Data records
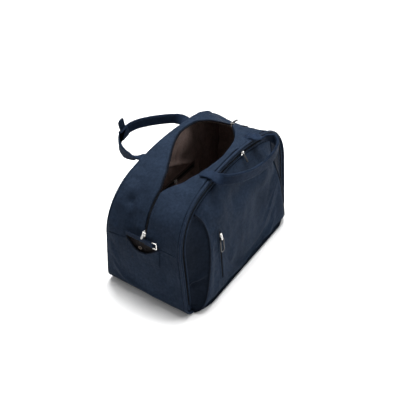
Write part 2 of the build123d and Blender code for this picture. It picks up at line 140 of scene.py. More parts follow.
def band_point(girth, depth_part, lift=0.0):
    """A point of the band between the front outline (0) and the rear outline (1), lifted outwards."""
    x_front, up_front = half_moon(girth, FRONT_RISE, -lift)
    x_rear, up_rear = half_moon(girth, REAR_RISE, -lift)
    return on_front(x_front, up_front).lerp(on_rear(x_rear, up_rear), depth_part)


def part_at(girth, depth):
    """How far across the band a given depth is at a girth."""
    front = band_point(girth, 0).y
    rear = band_point(girth, 1).y
    return (depth - front) / (rear - front)


# Where the worn band gives: centre, reach and height of each hollow or swell, in millimetres
HOLLOWS = [
    ((176, -4, 284), (26, 60, 60), -25),
    ((112, 74, 300), (66, 40, 60), 14),
    ((-60, 92, 300), (70, 26, 60), 3),
    ((-206, 54, 262), (13, 9, 40), -9),
    ((-192, 74, 276), (26, 12, 44), 6),
    ((-228, 40, 232), (16, 7, 40), -6),
    ((-232, 22, 206), (14, 6, 30), 4),
    ((-120, 66, 300), (70, 16, 60), -5),
    ((-238, -58, 170), (30, 34, 46), -5),
    ((-238, 70, 120), (30, 40, 60), 4),
    ((-240, -40, 70), (30, 60, 50), 3),
    ((-236, 26, 214), (30, 10, 34), -5),
    ((-150, -62, 300), (40, 26, 50), -4),
    ((238, -40, 120), (30, 60, 70), 4),
    ((236, 40, 200), (30, 30, 40), -6),
    ((215, -60, 250), (30, 30, 30), -4),
]
BAG_MIDDLE = (0, 0, 150)
SINK = 1.0


def slack(point):
    """How far the cloth stands in or out of its cut shape at a point."""
    total = 0
    for centre, reach, height in HOLLOWS:
        away = sum(((point[i] - centre[i]) / reach[i]) ** 2 for i in range(3))
        total += height * math.exp(-away)
    total += 4.6 * noise.noise(Vector(point) / 62)
    total += 3.2 * noise.noise(Vector((point[0] / 26, point[1] / 30, point[2] / 44)) + Vector((7, 3, 1)))
    if point[0] < -195:
        # Gathers beside the zip's left run
        beside = math.exp(-((point[1] - 14) / 22) ** 2) * smooth(188, 198, point[2]) * smooth(268, 236, point[2])
        total += 2.0 * beside * noise.noise(Vector((point[2] / 5.5, point[1] / 34, 21)))
        total -= 3.0 * beside
    return total * smooth(2, 40, point[2])


def worn_point(girth, across, lift=0.0):
    """A point lift mm above the worn band, and the way outwards there."""
    base = band_point(girth, across)
    return band_point(girth, across, slack(base) + lift), (band_point(girth, across, 5) - base).normalized()


def lay(name, columns, rows, place, size, weld=False):
    """A grid of cloth whose crossings are set by place(s, t); its UV map holds millimetres of cloth / 1000."""
    bpy.ops.object.select_all(action="DESELECT")
    bpy.ops.mesh.primitive_grid_add(x_subdivisions=columns, y_subdivisions=rows, size=1)
    piece = bpy.context.object
    piece.name = piece.data.name = name
    mesh = piece.data
    spots = []
    for vertex in mesh.vertices:
        spots.extend(place(vertex.co.x + 0.5, vertex.co.y + 0.5) * MM)
    for item in mesh.uv_layers[0].data:
        item.uv = (item.uv[0] * size[0] * MM, item.uv[1] * size[1] * MM)
    mesh.vertices.foreach_set("co", spots)
    mesh.update()
    if weld:
        bpy.ops.object.mode_set(mode="EDIT")
        bpy.ops.mesh.select_all(action="SELECT")
        bpy.ops.mesh.remove_doubles(threshold=0.00002)
        bpy.ops.object.mode_set(mode="OBJECT")
    return piece


def face_away(piece, centre, inwards=False):
    """Turns the cloth's right side away from a point, or towards it."""
    total = sum((face.normal.dot(face.center - Vector(centre) * MM) * face.area for face in piece.data.polygons))
    if (total < 0) != inwards:
        piece.data.flip_normals()

def select_only(piece):
    """Makes a piece the only one that the next operators work on."""
    bpy.ops.object.select_all(action="DESELECT")
    piece.select_set(True)
    bpy.context.view_layer.objects.active = piece


def close_ends(piece, open_ended=True):
    """Closes a swept piece's two ends and turns its faces outwards."""
    select_only(piece)
    bpy.ops.object.mode_set(mode="EDIT")
    bpy.ops.mesh.select_all(action="DESELECT")
    if open_ended:
        bpy.ops.mesh.select_non_manifold()
        bpy.ops.mesh.edge_face_add()
    bpy.ops.mesh.select_all(action="SELECT")
    bpy.ops.mesh.normals_make_consistent(inside=False)
    bpy.ops.object.mode_set(mode="OBJECT")
    bpy.ops.object.shade_smooth()
    return piece


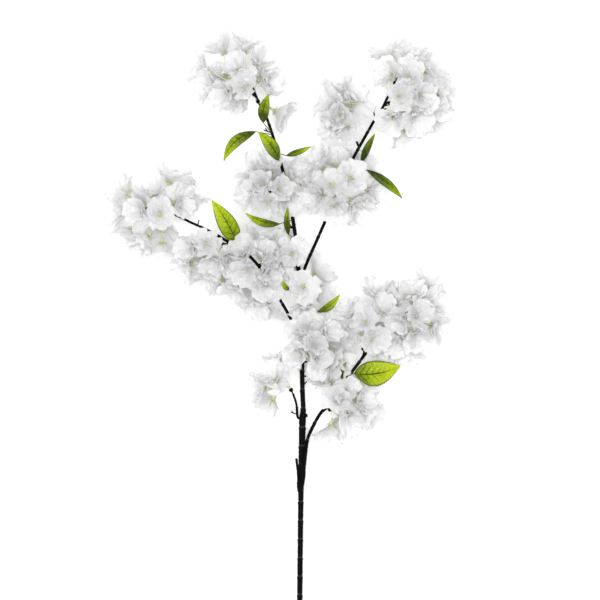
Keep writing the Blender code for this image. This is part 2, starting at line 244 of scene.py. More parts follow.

> [SHORT PROBLEM]
Output the records above in their entirety, exactly.

> [TASK ANSWER]
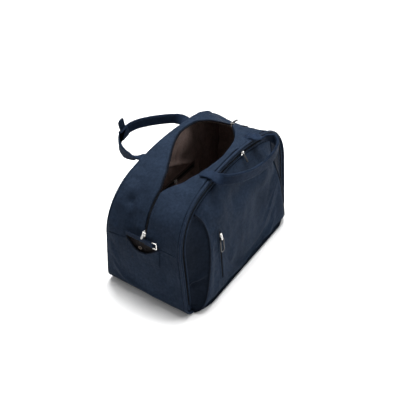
Write part 2 of the build123d and Blender code for this picture. It picks up at line 140 of scene.py. More parts follow.
def band_point(girth, depth_part, lift=0.0):
    """A point of the band between the front outline (0) and the rear outline (1), lifted outwards."""
    x_front, up_front = half_moon(girth, FRONT_RISE, -lift)
    x_rear, up_rear = half_moon(girth, REAR_RISE, -lift)
    return on_front(x_front, up_front).lerp(on_rear(x_rear, up_rear), depth_part)


def part_at(girth, depth):
    """How far across the band a given depth is at a girth."""
    front = band_point(girth, 0).y
    rear = band_point(girth, 1).y
    return (depth - front) / (rear - front)


# Where the worn band gives: centre, reach and height of each hollow or swell, in millimetres
HOLLOWS = [
    ((176, -4, 284), (26, 60, 60), -25),
    ((112, 74, 300), (66, 40, 60), 14),
    ((-60, 92, 300), (70, 26, 60), 3),
    ((-206, 54, 262), (13, 9, 40), -9),
    ((-192, 74, 276), (26, 12, 44), 6),
    ((-228, 40, 232), (16, 7, 40), -6),
    ((-232, 22, 206), (14, 6, 30), 4),
    ((-120, 66, 300), (70, 16, 60), -5),
    ((-238, -58, 170), (30, 34, 46), -5),
    ((-238, 70, 120), (30, 40, 60), 4),
    ((-240, -40, 70), (30, 60, 50), 3),
    ((-236, 26, 214), (30, 10, 34), -5),
    ((-150, -62, 300), (40, 26, 50), -4),
    ((238, -40, 120), (30, 60, 70), 4),
    ((236, 40, 200), (30, 30, 40), -6),
    ((215, -60, 250), (30, 30, 30), -4),
]
BAG_MIDDLE = (0, 0, 150)
SINK = 1.0


def slack(point):
    """How far the cloth stands in or out of its cut shape at a point."""
    total = 0
    for centre, reach, height in HOLLOWS:
        away = sum(((point[i] - centre[i]) / reach[i]) ** 2 for i in range(3))
        total += height * math.exp(-away)
    total += 4.6 * noise.noise(Vector(point) / 62)
    total += 3.2 * noise.noise(Vector((point[0] / 26, point[1] / 30, point[2] / 44)) + Vector((7, 3, 1)))
    if point[0] < -195:
        # Gathers beside the zip's left run
        beside = math.exp(-((point[1] - 14) / 22) ** 2) * smooth(188, 198, point[2]) * smooth(268, 236, point[2])
        total += 2.0 * beside * noise.noise(Vector((point[2] / 5.5, point[1] / 34, 21)))
        total -= 3.0 * beside
    return total * smooth(2, 40, point[2])


def worn_point(girth, across, lift=0.0):
    """A point lift mm above the worn band, and the way outwards there."""
    base = band_point(girth, across)
    return band_point(girth, across, slack(base) + lift), (band_point(girth, across, 5) - base).normalized()


def lay(name, columns, rows, place, size, weld=False):
    """A grid of cloth whose crossings are set by place(s, t); its UV map holds millimetres of cloth / 1000."""
    bpy.ops.object.select_all(action="DESELECT")
    bpy.ops.mesh.primitive_grid_add(x_subdivisions=columns, y_subdivisions=rows, size=1)
    piece = bpy.context.object
    piece.name = piece.data.name = name
    mesh = piece.data
    spots = []
    for vertex in mesh.vertices:
        spots.extend(place(vertex.co.x + 0.5, vertex.co.y + 0.5) * MM)
    for item in mesh.uv_layers[0].data:
        item.uv = (item.uv[0] * size[0] * MM, item.uv[1] * size[1] * MM)
    mesh.vertices.foreach_set("co", spots)
    mesh.update()
    if weld:
        bpy.ops.object.mode_set(mode="EDIT")
        bpy.ops.mesh.select_all(action="SELECT")
        bpy.ops.mesh.remove_doubles(threshold=0.00002)
        bpy.ops.object.mode_set(mode="OBJECT")
    return piece


def face_away(piece, centre, inwards=False):
    """Turns the cloth's right side away from a point, or towards it."""
    total = sum((face.normal.dot(face.center - Vector(centre) * MM) * face.area for face in piece.data.polygons))
    if (total < 0) != inwards:
        piece.data.flip_normals()

def select_only(piece):
    """Makes a piece the only one that the next operators work on."""
    bpy.ops.object.select_all(action="DESELECT")
    piece.select_set(True)
    bpy.context.view_layer.objects.active = piece


def close_ends(piece, open_ended=True):
    """Closes a swept piece's two ends and turns its faces outwards."""
    select_only(piece)
    bpy.ops.object.mode_set(mode="EDIT")
    bpy.ops.mesh.select_all(action="DESELECT")
    if open_ended:
        bpy.ops.mesh.select_non_manifold()
        bpy.ops.mesh.edge_face_add()
    bpy.ops.mesh.select_all(action="SELECT")
    bpy.ops.mesh.normals_make_consistent(inside=False)
    bpy.ops.object.mode_set(mode="OBJECT")
    bpy.ops.object.shade_smooth()
    return piece


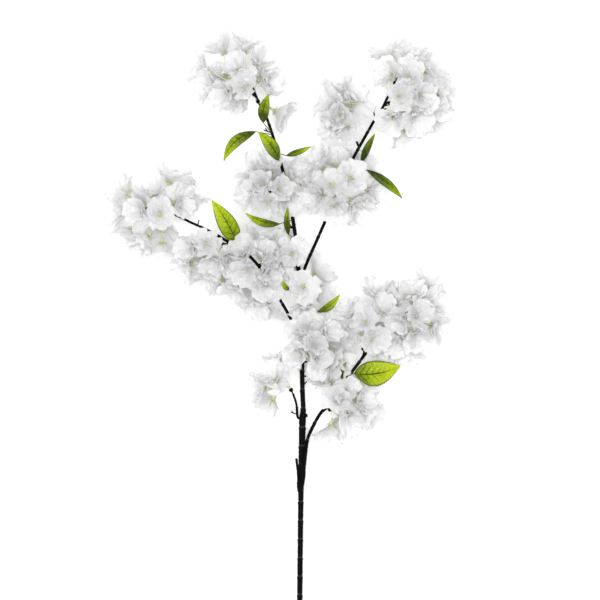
Keep writing the Blender code for this image. This is part 2, starting at line 244 of scene.py. More parts follow.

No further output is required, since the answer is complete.